$\mathcal{F}$ is the discrete Fourier transform. A suggestion is to use the inverse transform, so I applied it to both sides in the hope of obtaining an identity.
Exchanging the integral with the summation (I'm not sure about the validity of this), I get on the right hand side
$$ \frac12\sum_{k=-\infty}^{+\infty}\left(\int_{-\pi}^{\pi}\delta(\omega-\omega_0-2\pi k)e^{j\omega n}d\omega+\int_{-\pi}^{\pi}\delta(\omega+\omega_0-2\pi k)e^{j\omega n}d\omega\right). $$
The integrals will be the exponential with the omega replaced by the subtracting terms in each integral if they are between $-\pi$ and $\pi$, but I cannot quite figure out how to use this to bound the $k$ in the summation and get the cosine.
Can you help me?
It's crucial to these calculations that $n\in\Bbb Z$. Suppose first $\omega_0$ isn't an odd multiple of $\pi$. In terms of Iverson brackets,$$\begin{align}\sum_{k\in\Bbb Z}\int_{-\pi}^\pi\delta(\omega-\omega_0-2\pi k)e^{j\omega n}d\omega&=\sum_k[|\omega-\omega_0-2\pi k|<\pi]e^{j(\omega_0+2\pi k)n}\\&=\sum_k[(2k-1)\pi+\omega_0<\omega<(2k+1)\pi+\omega_0]e^{j\omega_0n}\\&=e^{j\omega_0n},\end{align}$$and similarly$$\begin{align}\sum_{k\in\Bbb Z}\int_{-\pi}^\pi\delta(\omega+\omega_0-2\pi k)e^{j\omega n}d\omega&=e^{-j\omega_0n}\\\implies\sum_{k\in\Bbb Z}\int_{-\pi}^\pi\frac12\sum_\pm\delta(\omega\pm\omega_0-2\pi k)e^{j\omega n}d\omega&=\frac12(\exp j\omega_0n+\exp-j\omega_0n)\\&=\cos\omega_0n,\end{align}$$as required.

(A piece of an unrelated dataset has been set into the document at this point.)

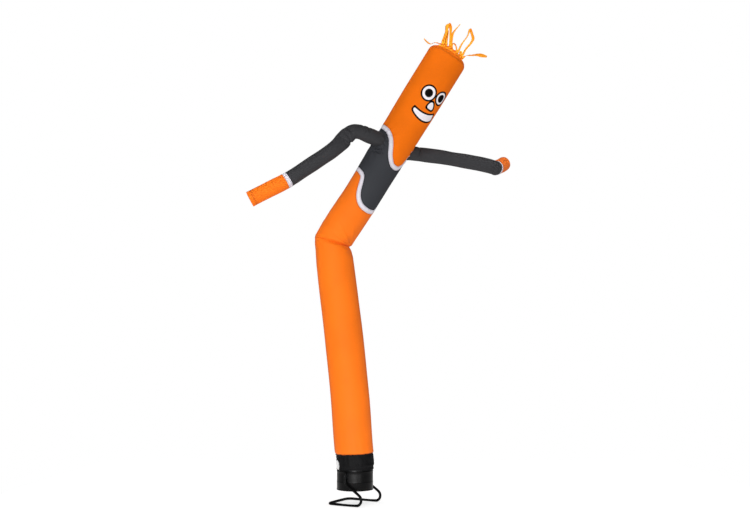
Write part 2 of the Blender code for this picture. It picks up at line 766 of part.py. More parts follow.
def build_hair():
    """The crown strip with its ribbons, joined at their roots."""
    lift = FIT_GAP + CROWN_THICK / 2.0
    runs = [
        mix(-CROWN_REACH, CROWN_REACH, step / CROWN_STEPS) for step in range(CROWN_STEPS + 1)
    ]
    places = [crown_point(run, lift) for run in runs]
    strip = strip_mesh(
        "hair_ribbons", places, [CROWN_WIDTH] * len(runs), CROWN_THICK,
        lambda index: crown_frame(runs[index])[1],
    )
    hair = add_piece("hair_ribbons", strip, ORANGE, 0.6)
    for number, ribbon in enumerate(RIBBONS):
        mesh = build_ribbon(number, ribbon, lift)
        boolean(hair, add_cutter("ribbon_%d" % number, mesh), "UNION")
    return hair


# --- blower ------------------------------------------------------------------------------------
def build_drum():
    """The steel drum: one profile turned about the axis, with a lip, a bead and rolled rims."""
    outer, inner = DRUM_RADIUS, DRUM_RADIUS - DRUM_WALL
    bead, rim, lip = outer + BEAD_PROUD, outer + RIM_PROUD, inner - LIP_WIDTH
    profile = [
        (inner, DRUM_TOP), (outer, DRUM_TOP),
        (outer, BEAD_HEIGHT + BEAD_FOOT), (bead, BEAD_HEIGHT + BEAD_CREST),
        (bead, BEAD_HEIGHT - BEAD_CREST), (outer, BEAD_HEIGHT - BEAD_FOOT),
        (outer, DRUM_BOTTOM + RIM_HIGH), (rim, DRUM_BOTTOM + RIM_HIGH / 2.0),
        (rim, DRUM_BOTTOM + RIM_ROUND), (outer, DRUM_BOTTOM),
        (lip, DRUM_BOTTOM), (lip, DRUM_BOTTOM + DRUM_WALL), (inner, DRUM_BOTTOM + DRUM_WALL),
    ]
    bm = bmesh.new()
    ring = [bm.verts.new((radius, 0.0, z)) for radius, z in profile]
    for a, b in zip(ring, ring[1:] + ring[:1]):
        bm.edges.new((a, b))
    piece = add_piece("blower_drum", mesh_from(bm, "blower_drum"), STEEL_BLACK, 0.28, 0.3)
    turn = piece.modifiers.new("turned", "SCREW")
    turn.steps = DRUM_SIDES
    turn.render_steps = DRUM_SIDES
    turn.use_merge_vertices = True
    turn.merge_threshold = 0.00005
    turn.use_normal_calculate = True
    return piece


def flat_outline(curve, points):
    """Add one closed straight-sided outline to a flat curve."""
    spline = curve.splines.new("POLY")
    spline.points.add(len(points) - 1)
    for point, (x, y) in zip(spline.points, points):
        point.co = (x, y, 0.0, 1.0)
    spline.use_cyclic_u = True


def arc_points(radius, start, end, steps):
    """Points along an arc about the axis, angles in radians."""
    angles = [mix(start, end, step / steps) for step in range(steps + 1)]
    return [(radius * math.cos(a), radius * math.sin(a)) for a in angles]


def build_guard():
    """The intake guard: a disc with curved slots between its rings and spokes."""
    edge = DRUM_RADIUS - DRUM_WALL - GUARD_CLEAR
    curve = bpy.data.curves.new("intake_guard", "CURVE")
    curve.dimensions = "2D"
    curve.fill_mode = "BOTH"
    curve.extrude = GUARD_THICK / 2.0
    last = DRUM_SIDES - 1
    flat_outline(curve, arc_points(edge, 0.0, math.tau * last / DRUM_SIDES, last))
    pitch = (edge - GUARD_BORDER - GUARD_HUB) / GUARD_RINGS
    for ring in range(GUARD_RINGS):
        inner = GUARD_HUB + ring * pitch
        outer = inner + pitch - GUARD_WIRE
        for spoke in range(GUARD_SPOKES):
            start = math.tau * spoke / GUARD_SPOKES + GUARD_WIRE / 2.0 / inner
            end = math.tau * (spoke + 1) / GUARD_SPOKES - GUARD_WIRE / 2.0 / inner
            outline = arc_points(outer, start, end, 5) + arc_points(inner, end, start, 5)
            flat_outline(curve, outline)
    flat = bpy.data.objects.new("guard_outline", curve)
    CUTTERS.objects.link(flat)
    bpy.context.view_layer.update()
    shaped = flat.evaluated_get(bpy.context.evaluated_depsgraph_get())
    mesh = bpy.data.meshes.new_from_object(shaped)
    bpy.data.objects.remove(flat)
    bm = bmesh.new()
    bm.from_mesh(mesh)
    bmesh.ops.remove_doubles(bm, verts=bm.verts[:], dist=0.00001)
    low = DRUM_BOTTOM + DRUM_WALL + FIT_GAP
    bmesh.ops.translate(bm, verts=bm.verts[:], vec=(0.0, 0.0, low + GUARD_THICK / 2.0))
    bm.to_mesh(mesh)
    bm.free()
    return add_piece("intake_guard", mesh, DARK_METAL, 0.45, 0.6)


def build_motor():
    """The motor that sits on the guard's hub."""
    bpy.ops.mesh.primitive_cylinder_add(vertices=24, radius=MOTOR_RADIUS, depth=MOTOR_HEIGHT)
    made = bpy.context.object
    mesh = made.data
    bpy.data.objects.remove(made)
    low = DRUM_BOTTOM + DRUM_WALL + 2.0 * FIT_GAP + GUARD_THICK
    mesh.transform(Matrix.Translation((0.0, 0.0, low + MOTOR_HEIGHT / 2.0)))
    piece = add_piece("blower_motor", mesh, DARK_METAL, 0.5, 0.5)
    edge = piece.modifiers.new("rounded", "BEVEL")
    edge.width = 0.008
    edge.segments = 2
    edge.limit_method = "ANGLE"
    return piece


# --- stand ---------------------------------------------------------------------------------------
def rounded_route(corners, radius, steps):
    """A route through corner points with each inner corner replaced by an arc."""
    route = [corners[0]]
    for before, corner, after in zip(corners, corners[1:], corners[2:]):
        back = (before - corner).normalized()
        ahead = (after - corner).normalized()
        half = back.angle(ahead) / 2.0
        reach = min(radius / math.tan(half), (before - corner).length * 0.48,
                    (after - corner).length * 0.48)
        bend = reach * math.tan(half)
        middle = corner + (back + ahead).normalized() * (bend / math.sin(half))
        start = corner + back * reach - middle
        end = corner + ahead * reach - middle
        for step in range(steps + 1):
            share = step / steps
            route.append(middle + arc_between(start, end, share))
    route.append(corners[-1])
    return route


def arc_between(start, end, share):
    """A vector turned part of the way from one to another of the same length."""
    angle = start.angle(end)
    return (start * math.sin((1.0 - share) * angle) + end * math.sin(share * angle)) / math.sin(
        angle
    )


def stand_directions():
    """The cross bar's direction and the runners' direction, on the floor."""
    turn = math.radians(BAR_TURN)
    cross = Vector((math.cos(turn), math.sin(turn), 0.0))
    return cross, Vector((cross.y, -cross.x, 0.0))


def build_stand():
    """The bent bar: two runners and a cross bar on the floor, with an arm up to each pivot."""
    cross, runner = stand_directions()
    z = BAR_RADIUS - BAR_FLAT
    floor = Vector((0.0, 0.0, z))
    pivot_out = DRUM_RADIUS + BRACKET_THICK + 3.0 * FIT_GAP + BAR_RADIUS
    half = RUNNER_SPAN / 2.0
    corners = []
    for side in (-1.0, 1.0):
        top = cross * side * pivot_out + Vector((0.0, 0.0, BAR_TOP))
        low = top - Vector((0.0, 0.0, BAR_STRAIGHT))
        foot = floor + cross * side * half + runner * RUNNER_FAR
        heel = floor + cross * side * half - runner * RUNNER_NEAR
        arm = [top, low, foot, heel]
        corners += arm if side < 0.0 else arm[::-1]
    route = rounded_route(corners, CORNER_RADIUS, 5)
    curve = bpy.data.curves.new("stand_bar", "CURVE")
    curve.dimensions = "3D"
    curve.bevel_depth = BAR_RADIUS
    curve.bevel_resolution = 3
    curve.use_fill_caps = True
    spline = curve.splines.new("POLY")
    spline.points.add(len(route) - 1)
    for point, place in zip(spline.points, route):
        point.co = (*place, 1.0)
    raw = bpy.data.objects.new("bar_route", curve)
    CUTTERS.objects.link(raw)
    bpy.context.view_layer.update()
    shaped = raw.evaluated_get(bpy.context.evaluated_depsgraph_get())
    mesh = bpy.data.meshes.new_from_object(shaped)
    bpy.data.objects.remove(raw)
    bm = bmesh.new()
    bm.from_mesh(mesh)
    bmesh.ops.remove_doubles(bm, verts=bm.verts[:], dist=0.00005)
    bmesh.ops.recalc_face_normals(bm, faces=bm.faces[:])
    bm.to_mesh(mesh)
    bm.free()
    stand = add_piece("stand_bar", mesh, STEEL_BLACK, 0.35, 0.3)
    slab = bmesh.new()
    bmesh.ops.create_cube(slab, size=1.0)
    bmesh.ops.scale(slab, vec=(BAR_AREA, BAR_AREA, BAR_SINK), verts=slab.verts[:])
    bmesh.ops.translate(slab, vec=(0.0, 0.0, -BAR_SINK / 2.0), verts=slab.verts[:])
    boolean(stand, add_cutter("floor_slab", mesh_from(slab, "floor_slab")), "DIFFERENCE")
    for side, name in ((-1.0, "front"), (1.0, "back")):
        hole = bolt_mesh(
            name + "_bolt_hole", cross * side, BOLT_RADIUS + FIT_GAP, 0.0, 4.0 * BAR_RADIUS
        )
        boolean(stand, add_cutter(name + "_bolt_hole", hole), "DIFFERENCE")
    return stand


def bolt_mesh(name, heading, radius, start, length):
    """A round bar along a horizontal direction at the pivots' height; start is from the drum."""
    bm = bmesh.new()
    bmesh.ops.create_cone(
        bm, cap_ends=True, segments=BOLT_SIDES, radius1=radius, radius2=radius, depth=length
    )
    turn = heading.to_track_quat("Z", "Y").to_matrix().to_4x4()
    place = heading * (DRUM_RADIUS + start + length / 2.0)
    place = place + Vector((0.0, 0.0, PIVOT_HEIGHT))
    bmesh.ops.transform(bm, matrix=Matrix.Translation(place) @ turn, verts=bm.verts[:])
    return mesh_from(bm, name)


def build_bracket(name, side):
    """A pivot bracket: a plate on the drum with a bolt through the bar and its head outside."""
    heading = stand_directions()[0] * side
    plate = bmesh.new()
    bmesh.ops.create_cube(plate, size=1.0)
    bmesh.ops.scale(plate, vec=(PLATE_WIDE, PLATE_HIGH, BRACKET_THICK), verts=plate.verts[:])
    turn = heading.to_track_quat("Z", "Y").to_matrix().to_4x4()
    place = heading * (DRUM_RADIUS + FIT_GAP + BRACKET_THICK / 2.0)
    place = place + Vector((0.0, 0.0, PIVOT_HEIGHT))
    bmesh.ops.transform(plate, matrix=Matrix.Translation(place) @ turn, verts=plate.verts[:])
    bracket = add_piece(name, mesh_from(plate, name), DARK_METAL, 0.4, 0.6)
    inside = FIT_GAP + BRACKET_THICK / 2.0
    reach = BRACKET_THICK / 2.0 + 2.0 * BAR_RADIUS + 4.0 * FIT_GAP
    stud = bolt_mesh(name + "_stud", heading, BOLT_RADIUS, inside, reach + STUD_SPARE)
    boolean(bracket, add_cutter(name + "_stud", stud), "UNION")
    head = bolt_mesh(name + "_head", heading, HEAD_RADIUS, inside + reach, HEAD_THICK)
    boolean(bracket, add_cutter(name + "_head", head), "UNION")
    return bracket


# --- assembly --------------------------------------------------------------------------------------
def centre_on_floor():
    """Move the root so that the origin is on the floor under the middle of the whole box."""
    bpy.context.view_layer.update()
    graph = bpy.context.evaluated_depsgraph_get()
    corners = []
    for piece in PARTS.objects:
        if piece.type == "MESH":
            shaped = piece.evaluated_get(graph)
            corners += [shaped.matrix_world @ v.co for v in shaped.data.vertices]
    low = [min(point[k] for point in corners) for k in range(3)]
    high = [max(point[k] for point in corners) for k in range(3)]
    ROOT.location = (-(low[0] + high[0]) / 2.0, -(low[1] + high[1]) / 2.0, -low[2])


def main():
    """Build every piece of the figure and its blower."""
    build_lower_tube()
    build_trim("lower_trim", LOWER_TRIM)
    chest = build_chest()
    build_trim("upper_trim", UPPER_TRIM)
    build_head()
    build_cuff()
    build_patch()
    torso = torso_cutter()
    build_arm("left", LEFT_ARM, chest, torso)
    build_arm("right", RIGHT_ARM, chest, torso)
    build_hair()
    build_drum()
    build_guard()
    build_motor()
    build_stand()
    build_bracket("front_pivot", -1.0)
    build_bracket("back_pivot", 1.0)
    centre_on_floor()


main()
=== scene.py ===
"""Dress the inflatable air dancer: sewn nylon figure, ribbon hair, black cuff and drum blower.

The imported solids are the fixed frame. Each sub-assembly is a class that replaces its solids
with finer pieces on the same sizes, in metres, +Z up. Places are measured from the blower
drum's axis on the floor, which the frame gives.
"""
import logging
import math
from dataclasses import dataclass, field
from enum import Enum
from typing import Callable

import bmesh
import bpy
import numpy as np
from mathutils import Matrix, Vector


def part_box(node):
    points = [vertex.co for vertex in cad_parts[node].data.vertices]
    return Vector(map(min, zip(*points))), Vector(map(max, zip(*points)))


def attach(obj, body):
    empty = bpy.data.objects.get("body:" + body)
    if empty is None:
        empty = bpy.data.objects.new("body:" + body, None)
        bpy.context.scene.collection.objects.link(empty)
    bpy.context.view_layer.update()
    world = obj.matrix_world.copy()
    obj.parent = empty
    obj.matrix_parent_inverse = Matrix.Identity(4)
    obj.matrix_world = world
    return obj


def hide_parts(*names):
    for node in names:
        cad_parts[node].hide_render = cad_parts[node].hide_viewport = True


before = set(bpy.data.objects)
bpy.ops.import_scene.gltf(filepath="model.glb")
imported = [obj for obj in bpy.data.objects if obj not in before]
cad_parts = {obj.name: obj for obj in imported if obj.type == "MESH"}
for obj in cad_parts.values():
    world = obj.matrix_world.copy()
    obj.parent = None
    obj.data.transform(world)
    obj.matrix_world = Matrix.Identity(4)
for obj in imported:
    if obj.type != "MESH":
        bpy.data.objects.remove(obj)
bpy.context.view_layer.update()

log = logging.getLogger("air_dancer")

Array = np.ndarray
Pair = tuple[Array, Array]
Edge = Callable[[Array], Array]
Place = Callable[[Array, Array], Array]
Maps = dict[str, Callable[[Array, Array], Pair]]
Triple = tuple[float, float, float]
Colour = Triple
Socket = bpy.types.NodeSocket
Piece = bpy.types.Object
Mesh = bmesh.types.BMesh

DRUM_LOW, DRUM_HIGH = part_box("blower_drum")
AXIS = Vector(((DRUM_LOW.x + DRUM_HIGH.x) / 2.0, (DRUM_LOW.y + DRUM_HIGH.y) / 2.0, 0.0))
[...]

If $\omega_0$ is an odd multiple of $\pi$, we get into all sorts of regularization issues (how do you define $\int_{-\pi}^\pi(\delta(\omega-\pi)+\delta(\omega+\pi))d\omega$?), but morally the Dirac delta ought to be defined so it's fine, at least after the Fourier transform.